Mumbai, June 24
LACK of a business up-trend seemed to weigh down investors at the AGM of Hindustan Lever Ltd (HLL) here on Friday, as they wished the company's incoming and outgoing chairmen well, but sought a reversal of fortunes in the balance sheet.
Replying to a shareholder who compared the company's situation to that of a tired climber, Mr M.S. Banga, Chairman, said, "When you run up a hill fast, you do tend to slow down a bit. We have been re-equipping ourselves for the steeper slope that you see in the market today. Let me assure you, we have no intention of slipping down that hill. We have begun the climb back up."
The Chairman's speech this time was titled, `Bringing FMCG Back To Growth.' A synopsis of HLL's restructuring, it said, in conclusion, "Over the next 10 years, the per capita income in India is likely to double.
"In FMCG, there is an opportunity to catalyse penetration, increase usage and upgrade consumers. As a result, the FMCG market is expected to grow to over Rs 100,000 crore from its current base of Rs 40,000 crore.
"We in the new Hindustan Lever see an exciting opportunity for growth."
It drew poetry and hope from some investors. But others worried over HLL's income, profitability, share price and the diversification in certain FMCG companies as opposed to HLL's penchant for shedding businesses.
One of them asked if the falling share price pointed to an eventual takeover by Unilever at a lower cost.
Mr Banga said only non-core businesses had been divested. The company had matched Rs 2,000 crore of non-core business with a growth in its core FMCG business. He urged shareholders to see the decline in profitability as the cost incurred for protecting HLL's market share.
"I would ask you to see last year's profit dip as protecting our market share, which is in turn an investment to protect future market share,'' said Mr Banga.
As for diversification, HLL works in several categories within the FMCG segment.
Known for his portrayal of growth as volume growth, followed by value growth and rise in profits thereafter, Mr Banga said, HLL's March quarter returned 13-14 per cent value growth in laundry and 20 per cent value growth in hair care products.
"As night follows day, as value growth comes, profit growth follows. That's the way of the game," said Mr Banga.
The decision to make the HLL Chairman a non-executive one was a "very conscious choice," stemming from the division of the company into two clear business groups with separate managing directors for each. But there will be no formal split of HLL into twocompanies.
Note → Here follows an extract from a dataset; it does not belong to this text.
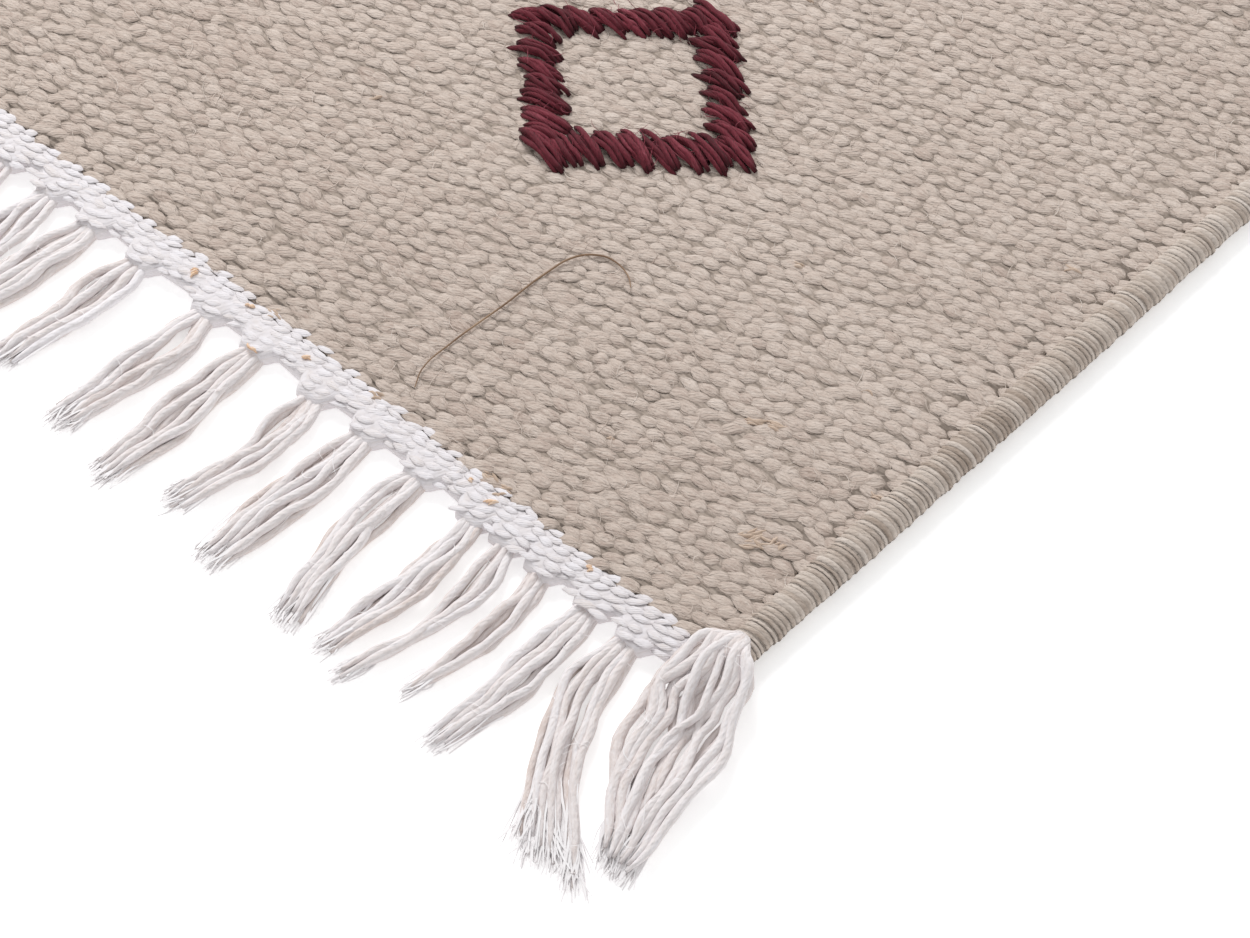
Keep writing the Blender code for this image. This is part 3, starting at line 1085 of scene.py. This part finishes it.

"That is farthest from our minds," Mr Banga said, emphasising the enormous benefits HLL accrued by approaching the market as a single company.
"We have no intention at this stage to contemplate any change in direction," he said.
Meanwhile, on the rain washed street outside the AGM venue, one or two workers were distributing pamphlets issued by the company's union, seeking "a humane and more profitable Hindustan Lever."